February 18, 2011

Fredrick Douglass Was Not Your Modern Day Black Republican - Black History

Fredrick Douglass was born a slave, educated himself, freed himself and went on to become one of greatest African-American freedom fighters. He used his intellect to outsmart slavers and was a part of the Underground Railroad which worked to help fugitive enslaved Africans escape to the north and freedom. He was not anything like modern day Republicans. He was the searing conscious of America.

Fredrick Douglass was also associated with the Abolitionist movement and it was Douglass who had access to President Abraham Lincoln, that put the most pressure on Lincoln to allow former slaves fight in the Civil War and later the emancipation of enslaved Africans and their children.

February 17, 2011

Black Panther Party for Self-Defense - Black History

The Black Panther Party during the sixties and seventies was a symbol of pride, power and purpose. It was reportedly founded by Bobby Seale and Huey P. Newton on October 15, 1966 and the organization initially set forth a doctrine calling primarily for the protection of Black communities from police brutality, a problem that persists to this day.

Other than Booby Seale and Huey P. Newton, other notable members included Angela Davis, H. Rap Brown, Stokely Carmichael, Assata Shakur, Mumia Abu-Jamal and Fred Hampton.
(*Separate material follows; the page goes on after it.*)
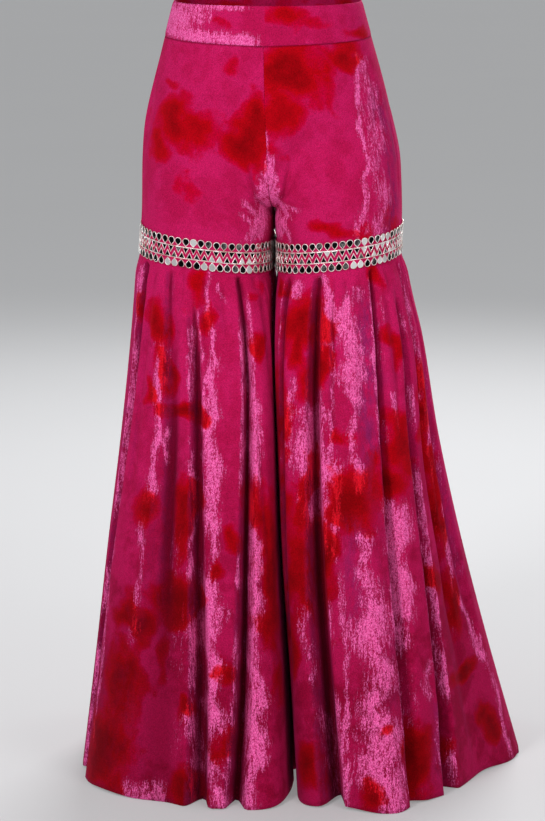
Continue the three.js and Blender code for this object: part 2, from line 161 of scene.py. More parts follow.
# Broad dips between pleats, in the same columns. A negative depth is a swell.
HOLLOWS = tables(
    PLEAT_COLUMNS,
    right_front=((0.6, 0.59, 0.57, 60, 150, 24, 0.2, THROUGH),),
    left_front=(
        (0.56, 0.54, 0.52, 60, 60, -14, 0.3, THROUGH), (0.86, 0.86, 0.85, 110, 80, 12, 0.3, THROUGH),
    ),
    right_back=((0.5, 0.48, 0.46, 90, 90, -12, 0.3, THROUGH),),
    left_back=((0.6, 0.6, 0.58, 90, 110, 14, 0.3, THROUGH),),
)

# Curves and sections


def lerp(a, b, t):
    return a + (b - a) * t


def smooth(start, end, x):
    """0 at start and 1 at end, in a soft S between them."""
    t = np.clip((x - start) / (end - start), 0, 1)
    return t * t * (3 - 2 * t)


def column(rows, key, z):
    """A table's column at heights z, on a smooth curve through its rows."""
    heights = np.array([row["z"] for row in rows], float)[::-1]
    values = np.array([row[key] for row in rows], float)[::-1]
    slopes = np.empty_like(values)
    slopes[1:-1] = (values[2:] - values[:-2]) / (heights[2:] - heights[:-2])
    slopes[0] = (values[1] - values[0]) / (heights[1] - heights[0])
    slopes[-1] = (values[-1] - values[-2]) / (heights[-1] - heights[-2])
    h = np.clip(z, heights[0], heights[-1])
    i = np.clip(np.searchsorted(heights, h) - 1, 0, len(rows) - 2)
    span = heights[i + 1] - heights[i]
    t = (h - heights[i]) / span
    return (
        (2 * t**3 - 3 * t**2 + 1) * values[i]
        + (t**3 - 2 * t**2 + t) * span * slopes[i]
        + (3 * t**2 - 2 * t**3) * values[i + 1]
        + (t**3 - t**2) * span * slopes[i + 1]
    )


QUARTER_STEPS = 60
CURVE_STEPS = 160
LEVEL_STEP = 1.0
LEVELS = np.arange(0, HEM_Z - LEVEL_STEP, -LEVEL_STEP)
CROTCH_SOFTNESS = 9
SOFT_BELOW = (-195, -225)
SOFT_ABOVE = (-325, -290)
SOFT_FROM_SEAM = 0.06


def evenly(points):
    """The same curve with its points spaced evenly by length, and its length."""
    path = np.concatenate([[0], np.cumsum(np.hypot(*np.diff(points, axis=0).T))])
    at = np.linspace(0, path[-1], CURVE_STEPS + 1)
    return np.stack([np.interp(at, path, points[:, k]) for k in (0, 1)], 1), path[-1]


def quarter(centre_x, centre_y, reach_x, reach_y, roundness, from_start):
    """A quarter of a rounded oblong."""
    angle = np.linspace(0, math.pi / 2, QUARTER_STEPS + 1)
    along = np.sin(angle) ** (2 / roundness)
    across = np.clip(np.cos(angle), 0, 1) ** (2 / roundness)
    if from_start:
        return np.stack([centre_x - reach_x * across, centre_y + reach_y * along], 1)
    return np.stack([centre_x + reach_x * along, centre_y + reach_y * across], 1)


def drop_share(z):
    return np.clip((SEAM_SIDE_Z - z) / (SEAM_SIDE_Z - HEM_Z), 0, 1)


def leg_gap(z):
    """Half the room between the legs."""
    return lerp(CENTRE_CLEARANCE, LEG_CLEARANCE, np.clip((CROTCH_Z - z) / LEG_CLEARANCE_DROP, 0, 1))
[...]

The organization started social service programs in the communities they were active and their free breakfast program for impoverished children is credited with later being copied and implemented by the U.S. federal government. They also operated free clinics.

The Black Panther Party would ultimately become undone by the FBI's notorious and brutal COINTEL program instituted by the cross dressing and reported closet homosexual FBI Director J Edgar Hoover.

February 16, 2011

Portrait of Robert Williams, Negro with a Gun

photo: John H. Williams/ITVS


As Africa and Arab nation rebel against their oppressors, some, not many, are asking if the black community is prepared to rebel against the oppression, enslavement and brutality that it still faces in America. Right wing extremist and their House Negroes continue to assault the Black community with coded and not so coded racist propaganda. They are openly hostile to a black President who has done very little to address the oppression and discrimination afflicting Blacks and Latinos and has continued some of the policies enacted under Republicans and George W. Bush in the so-called War on Terror.

While all of this going on, while police murder Black men and black babies, while right wing groups murder Latin American immigrants, while they threaten a revolution because a Black man is President, the majority of 21st century Negroes are doing nothing to prepare for what may come.

Tonight Black Talk Radio looks back at a true freedom fighter, Robert Williams, a Black man from North Carolina who dared to pick up a gun and argue for violent self-defense against violent oppression. Sharing audio excerpts of the PBS Independent documentary "Negroes With Guns: Rob Williams and Black Power."

February 15, 2011

Ancient Egypt's Influence on Civil and Human Rights

Pastor Omar Wilks dropped by Black Talk Radio to discuss Black History as it pertains to ancient Egypt and civilization's "Father of Medicine", Imhotep. Imhotep is not only known as the first "Father of Medicine" but was credited with being among the first engineers and architects in world history. Egypt has recently been in the news, located in the Northern part of Africa; the modern people of Egypt recently toppled its American backed dictator of 30 years. Pastor Wilks says it is from ancient Kemet, the original name of Egypt, that we derive the concept of civil rights.

"The ancient Kemetui had a system that was deeply imbedded in truth, justice, and righteousness. It is from these ancient concepts that we get civil rights, a system that was deeply rooted in truth, justice, and righteousness. It is from these ancient concepts that we get civil rights." - Pastor Omar Wilks

Pastor Wilks will also touch on the life of Medgar Evers, a black American who gave his life in the fight for truth, justice and righteousness before being assassinated by a member of Klu Klux Klan and The White Citizens Council which was recently praised by Mississippi Governor Haley Barbour (R-MS), a potential Republican presidential candidate as an organization that opposed the KKK.

Pastor Wilks is currently engaged in a campaign seeking justice for Aiyana Jones, a 7 yr-old child shot and killed by a Detroit SWAT team that was being featured by the A&E COP show "First 48".

Rev Wilks has done extensive work with ministering to prisoners and people no matter what their status. He is a community organizer known for his involvement in local, national, and international affairs. Rev. Wilks has courageously gone to jail for various social justice causes like Darfur, Amadou Diallo, and Sean Bell. From 1995-2001, Rev. Wilks worked and trained under the leadership of Rev. Dr. Al Sharpton and formed the first college chapter in the United States of the National Action Network on the campus of York College. Rev. Wilks also was a founding member of the National Religious Leaders of African Ancestry Concerned about Darfur (NRLAA) and Co-Founder of the Street Organizing Coalition (S.O.C). He now serves as President of the Clergy Alliance for Justice International (CAJI), Chairman of Urban Development Collective (UDC), and member of the African American Clergy and Elected Officials (AACEO).